Paydaşlığın giderilmesi istenilen taşınmazın tapudaki yüzölçümü fiili duruma uymuyorsa tapu kaydındaki yüzölçümünün düzeltilmesi için dava açmak üzere taraflara süre verilmesi, dava açıldığı takdirde sonucunun beklenmesi gerekir. Şayet dava açılmaz veya açılan dava retle sonuçlanırsa ve tapu miktarı fiili durumdan az ise sabit sınırlardan başlayarak taşınmazın tapu kapsamı belirlenip teknik bilirkişiye bu doğrultuda kroki düzenlettirilerek, krokide belirlenen yer hakkında karar verilmelidir. Eğer tapu miktarı fiili durumdan daha fazla ise davanın reddi gerekir.
Bu ilkeler uyarınca somut olaya gelince;
Tarafların dava konusu taşınmazın aralarında yarı yarıya paylaşımına ilişkin olarak dava öncesinde taksim sözleşmesi yaptırdıkları ve bu sözleşme ekindeki krokiye göre taşınmazın aynen taksimini istedikleri anlaşılmaktadır.

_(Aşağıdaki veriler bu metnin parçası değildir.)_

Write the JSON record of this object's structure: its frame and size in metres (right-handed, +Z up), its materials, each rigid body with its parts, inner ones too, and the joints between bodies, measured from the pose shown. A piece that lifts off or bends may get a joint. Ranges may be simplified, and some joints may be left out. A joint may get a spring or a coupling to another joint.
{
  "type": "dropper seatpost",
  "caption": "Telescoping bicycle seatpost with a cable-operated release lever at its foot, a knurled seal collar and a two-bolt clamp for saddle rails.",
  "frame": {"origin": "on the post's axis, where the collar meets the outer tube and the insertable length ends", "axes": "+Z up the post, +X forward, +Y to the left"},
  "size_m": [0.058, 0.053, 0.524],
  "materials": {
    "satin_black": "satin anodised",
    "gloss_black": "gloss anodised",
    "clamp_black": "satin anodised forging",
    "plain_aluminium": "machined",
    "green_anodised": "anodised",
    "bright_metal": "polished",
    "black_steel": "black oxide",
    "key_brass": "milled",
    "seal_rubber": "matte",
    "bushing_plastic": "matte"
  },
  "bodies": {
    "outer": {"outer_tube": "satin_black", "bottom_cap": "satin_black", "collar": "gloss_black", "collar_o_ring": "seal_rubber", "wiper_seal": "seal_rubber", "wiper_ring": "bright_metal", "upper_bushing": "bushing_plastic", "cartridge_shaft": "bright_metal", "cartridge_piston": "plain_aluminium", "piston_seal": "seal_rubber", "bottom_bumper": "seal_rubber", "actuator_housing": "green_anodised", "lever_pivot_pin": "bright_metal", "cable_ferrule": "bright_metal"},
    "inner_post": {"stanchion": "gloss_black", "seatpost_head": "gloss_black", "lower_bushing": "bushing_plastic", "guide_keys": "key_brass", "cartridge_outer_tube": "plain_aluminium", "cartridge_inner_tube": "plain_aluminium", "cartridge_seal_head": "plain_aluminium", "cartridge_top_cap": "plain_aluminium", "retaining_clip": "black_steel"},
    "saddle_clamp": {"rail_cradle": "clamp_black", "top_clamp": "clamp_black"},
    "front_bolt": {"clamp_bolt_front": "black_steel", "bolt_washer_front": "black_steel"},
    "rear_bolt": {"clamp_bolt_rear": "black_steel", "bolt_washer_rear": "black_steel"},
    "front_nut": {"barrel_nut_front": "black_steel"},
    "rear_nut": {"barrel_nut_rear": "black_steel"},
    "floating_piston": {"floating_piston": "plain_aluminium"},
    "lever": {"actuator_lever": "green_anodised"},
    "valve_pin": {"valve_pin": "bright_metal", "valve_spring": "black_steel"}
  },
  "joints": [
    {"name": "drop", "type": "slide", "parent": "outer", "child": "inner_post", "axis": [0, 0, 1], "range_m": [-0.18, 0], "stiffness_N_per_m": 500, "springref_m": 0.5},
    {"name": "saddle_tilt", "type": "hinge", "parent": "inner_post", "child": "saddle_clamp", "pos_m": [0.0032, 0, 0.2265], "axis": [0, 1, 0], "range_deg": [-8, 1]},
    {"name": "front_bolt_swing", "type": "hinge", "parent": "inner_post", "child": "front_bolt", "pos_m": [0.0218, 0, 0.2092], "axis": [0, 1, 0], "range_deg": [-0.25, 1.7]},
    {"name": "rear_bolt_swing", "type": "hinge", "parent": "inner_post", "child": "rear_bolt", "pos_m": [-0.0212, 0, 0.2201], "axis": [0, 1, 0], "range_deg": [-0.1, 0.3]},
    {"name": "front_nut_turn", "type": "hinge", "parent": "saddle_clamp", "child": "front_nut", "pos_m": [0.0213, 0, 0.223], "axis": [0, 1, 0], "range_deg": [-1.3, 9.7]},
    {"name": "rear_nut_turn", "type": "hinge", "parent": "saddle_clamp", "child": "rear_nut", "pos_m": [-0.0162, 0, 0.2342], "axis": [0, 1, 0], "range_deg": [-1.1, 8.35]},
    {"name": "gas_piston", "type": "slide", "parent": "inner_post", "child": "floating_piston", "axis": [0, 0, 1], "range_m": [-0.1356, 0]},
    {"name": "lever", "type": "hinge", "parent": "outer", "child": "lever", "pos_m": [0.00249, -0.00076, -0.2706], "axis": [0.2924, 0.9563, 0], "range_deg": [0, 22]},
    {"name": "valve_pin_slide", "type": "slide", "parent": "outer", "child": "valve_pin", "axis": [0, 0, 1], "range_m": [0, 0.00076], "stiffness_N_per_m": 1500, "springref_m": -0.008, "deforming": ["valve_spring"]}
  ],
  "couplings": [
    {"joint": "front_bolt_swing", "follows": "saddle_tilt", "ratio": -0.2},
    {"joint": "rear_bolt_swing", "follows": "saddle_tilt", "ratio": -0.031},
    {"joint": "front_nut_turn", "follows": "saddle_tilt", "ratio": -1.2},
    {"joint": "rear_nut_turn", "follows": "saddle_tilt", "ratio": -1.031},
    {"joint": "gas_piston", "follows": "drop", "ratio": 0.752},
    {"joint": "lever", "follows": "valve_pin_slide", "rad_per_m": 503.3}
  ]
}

Dava konusu taşınmaz tapuda 16.525 m2 olarak kayıtlıdır. Mahkemece 05.10.2012 tarihinde yapılan keşif sonucu dosyaya sunulan 23.11.2012 tarihli fen bilirkişi raporunda taşınmazın tapuda 16.525 m2 olarak görünmesine rağmen gerçek yüzölçümünün 15.919,54 m2 olduğu belirtilmek suretiyle 15.919,54 m2 üzerinden ve tarafların isteği doğrultusunda (a) 7.959,77 m2 ve (b) 7.959,77 m2 olmak üzere parsel ikiye bölünerek düzenlenen taksim projesine göre taşınmazın aynen taksiminin mümkün olduğu belirtilmiştir. Ne var ki, bilirkişi tarafından düzenlenen ifraz (taksim) projesinin Lüleburgaz Belediyesine gönderilmesi sonrası belediye başkanı tarafından yazılan 10.01.2013 tarihli yazıda açıkça bir yasa ve yönetmelik hükmüne veya teknik bir rapora dayanılmadan söz konusu taşınmazın ifrazının mümkün olmadığı bildirilmiştir.

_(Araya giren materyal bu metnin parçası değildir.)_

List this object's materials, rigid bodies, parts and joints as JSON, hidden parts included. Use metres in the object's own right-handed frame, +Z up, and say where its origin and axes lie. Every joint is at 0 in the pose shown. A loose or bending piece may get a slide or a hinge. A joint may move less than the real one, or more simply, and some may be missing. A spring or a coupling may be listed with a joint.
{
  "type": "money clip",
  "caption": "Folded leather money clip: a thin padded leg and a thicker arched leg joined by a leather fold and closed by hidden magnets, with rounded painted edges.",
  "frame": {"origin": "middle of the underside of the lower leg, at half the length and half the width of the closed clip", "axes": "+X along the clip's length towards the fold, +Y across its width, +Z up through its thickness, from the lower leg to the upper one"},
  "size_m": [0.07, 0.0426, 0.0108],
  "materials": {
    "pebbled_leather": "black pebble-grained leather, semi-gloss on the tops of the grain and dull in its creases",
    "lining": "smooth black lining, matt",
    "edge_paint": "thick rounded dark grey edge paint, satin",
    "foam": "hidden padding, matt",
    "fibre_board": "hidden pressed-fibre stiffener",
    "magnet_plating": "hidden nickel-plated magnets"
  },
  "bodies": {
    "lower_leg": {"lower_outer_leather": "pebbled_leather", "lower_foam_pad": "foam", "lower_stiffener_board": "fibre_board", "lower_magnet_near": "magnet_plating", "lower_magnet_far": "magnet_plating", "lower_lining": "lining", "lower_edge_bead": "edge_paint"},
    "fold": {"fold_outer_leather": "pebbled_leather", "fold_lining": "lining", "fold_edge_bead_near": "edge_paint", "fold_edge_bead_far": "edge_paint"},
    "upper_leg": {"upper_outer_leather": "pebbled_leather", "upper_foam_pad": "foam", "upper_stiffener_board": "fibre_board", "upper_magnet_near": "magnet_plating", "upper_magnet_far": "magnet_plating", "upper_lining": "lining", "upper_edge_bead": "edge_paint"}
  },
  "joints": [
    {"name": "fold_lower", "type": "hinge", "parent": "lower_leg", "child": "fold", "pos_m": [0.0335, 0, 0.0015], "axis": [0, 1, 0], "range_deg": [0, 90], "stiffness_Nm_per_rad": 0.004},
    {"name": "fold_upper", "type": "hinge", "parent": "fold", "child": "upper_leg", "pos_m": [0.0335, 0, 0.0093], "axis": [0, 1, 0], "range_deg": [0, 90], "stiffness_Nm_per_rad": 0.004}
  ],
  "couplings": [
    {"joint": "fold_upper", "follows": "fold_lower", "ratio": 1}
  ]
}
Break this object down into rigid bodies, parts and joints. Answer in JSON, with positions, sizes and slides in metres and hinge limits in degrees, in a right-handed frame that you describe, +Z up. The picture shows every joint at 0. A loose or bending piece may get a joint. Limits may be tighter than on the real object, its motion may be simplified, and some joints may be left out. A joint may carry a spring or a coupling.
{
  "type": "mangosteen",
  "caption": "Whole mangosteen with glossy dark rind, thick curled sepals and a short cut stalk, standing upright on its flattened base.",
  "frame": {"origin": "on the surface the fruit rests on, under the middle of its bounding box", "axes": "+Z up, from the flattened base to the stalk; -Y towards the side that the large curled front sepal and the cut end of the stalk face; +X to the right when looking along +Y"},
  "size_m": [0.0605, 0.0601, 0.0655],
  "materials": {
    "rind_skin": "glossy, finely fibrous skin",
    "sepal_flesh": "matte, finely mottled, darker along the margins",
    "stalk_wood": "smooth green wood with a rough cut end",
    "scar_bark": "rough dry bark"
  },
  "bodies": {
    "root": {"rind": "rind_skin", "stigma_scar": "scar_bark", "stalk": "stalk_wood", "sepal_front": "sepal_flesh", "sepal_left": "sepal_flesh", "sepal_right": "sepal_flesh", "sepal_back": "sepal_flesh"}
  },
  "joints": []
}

Tüm bu anlatılanlardan sonra öncelikle tapu kaydındaki yüzölçümünün düzeltilmesi için dava açmak üzere taraflara süre verilmesi, açılacak bu davanın sonucunun beklenmesi, taşınmazın gerçek yüzölçümü belirlenip tapu kaydındaki yüzölçümü düzeltildikten sonra; 3194 sayılı İmar Kanunu’nun 16. maddesince belediye ve mücavir alan hudutları içindeki taşınmazların ifrazının Belediye Encümenlerince onaylanması gerektiği hüküm altına alındığından, onay makamı olan belediye encümeninden karar alınmak suretiyle düzenlenen taksim projesine göre taksimin mümkün olup olmadığının belirlenmesi ve bunun sonucuna göre bir karar verilmesi gerekirken, eksik araştırma ve inceleme sonucu yazılı şekilde hüküm tesisi doğru görülmemiş, bu sebeple hükmün bozulması gerekmiştir.
SONUÇ: Yukarıda açıklanan nedenlerle davacı vekilinin temyiz itirazının kabulü ile hükmün BOZULMASINA, peşin yatırılan temyiz harcının istek halinde yatırana iadesine, 11.03.2014 tarihinde oybirliği ile karar verildi.